Frank Radel, pixelio.de

Hong Kong’s environmental protection department has been criticized for failing to enforce transboundary laws to restrict the import of electronic waste, following a report by BAN that exposed Hong Kong as a “pollution haven” for US exporters.

BAN used GPS trackers on e-waste and found that 37 out of 65 items were exported out of the US to Hong Kong.

The BAN claims to have alerted the environmental protection department of the specific sites earlier in 2016. However, the department’s spokesman Gary Tam accused BAN of failing to notify them of specific sites.

“Mr. Puckett of Basel Action Network had [not] informed the environmental protection department about the hazardous e-waste entering Hong Kong,” said Mr. Tam.

“We have provided all of the 47 locations that we have discovered to the department via our tracking technology on June 16. Prior to that, we provided them with four sites,” said Mr. Puckett.

“We complained about this as early as 2007, to which the department simply replied that it was difficult [to curtail illegal imports],” added Mr.

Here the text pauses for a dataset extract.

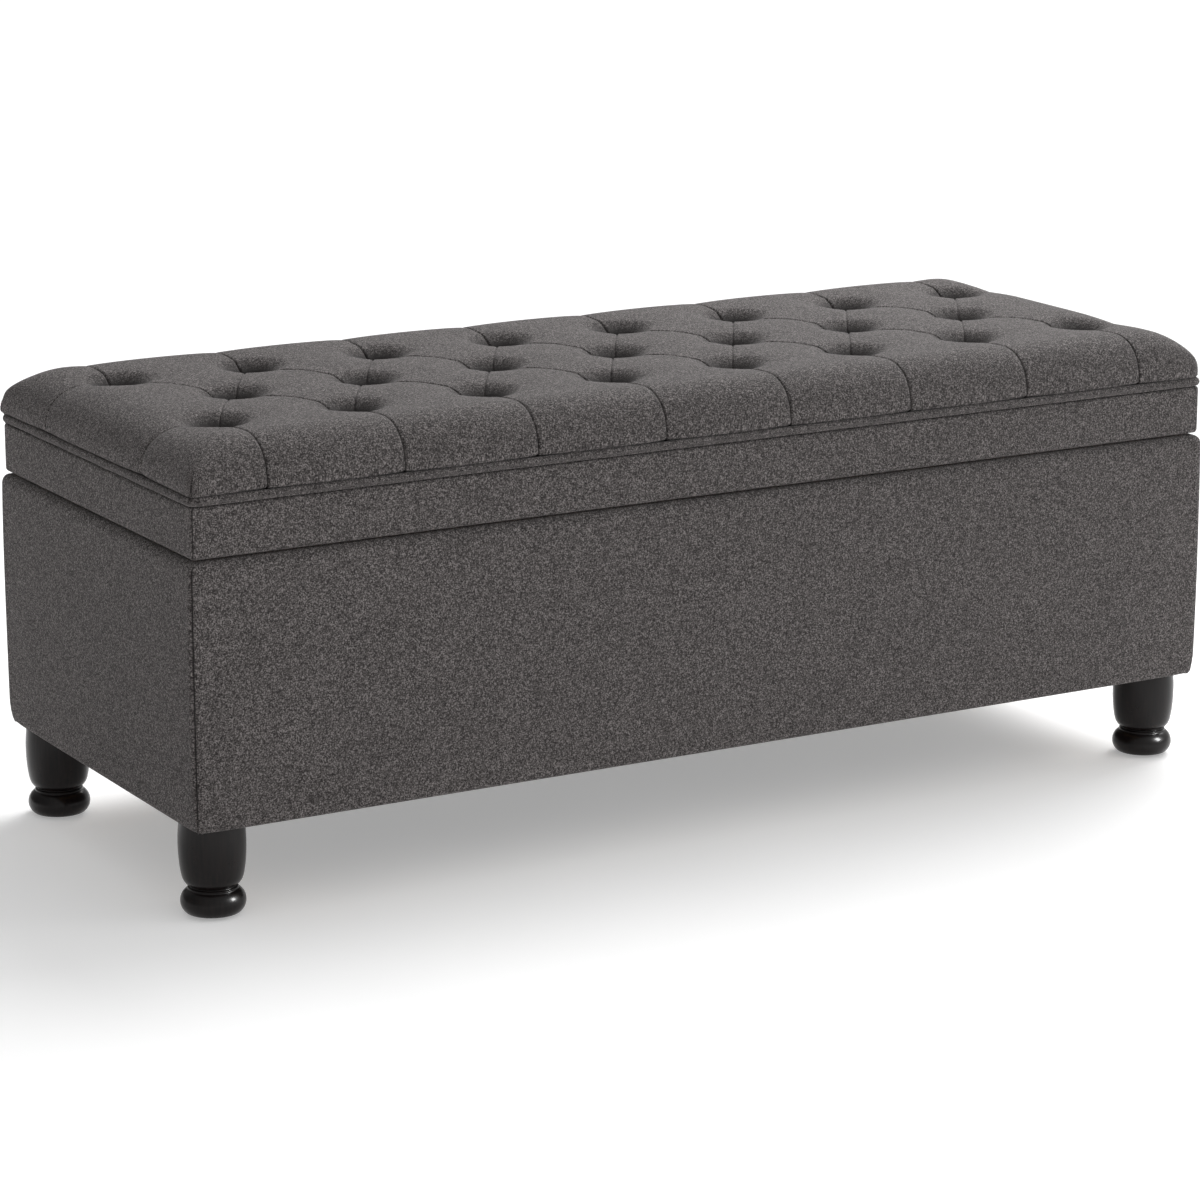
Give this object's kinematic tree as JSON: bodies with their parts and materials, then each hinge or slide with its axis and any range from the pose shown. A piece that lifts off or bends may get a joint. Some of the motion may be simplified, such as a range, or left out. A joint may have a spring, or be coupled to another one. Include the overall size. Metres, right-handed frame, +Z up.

Puckett.

“Even though Hong Kong responded and agreed to ban notifications of imported e-waste contraband sent to them from the US or Canada, they very rarely prosecuted these cases but merely turned them back to the US, knowing full well that the US government would do nothing to apprehend the exporters,” Mr. Puckett added.

“The operations conducted in New Territories are illegal and if one is truly interested in curtailing illegal imports, the government would very obviously close down the magnet for these imports and not just look at the odd container at the port,” he said.

The South China Morning Post, with the help of BAN, visited a portion of sites where hazardous and legally dubious dismantling of electronic components was taking place. The SCMP found that seven out of ten sites are still in operation.

“In the past five years (2011-15), the department inspected about 3,200 containers and completed prosecutions of around 100 cases,” said Mr. Tam. “All illegally imported e-waste had been returned to the originating places of export,” added Mr. Tam.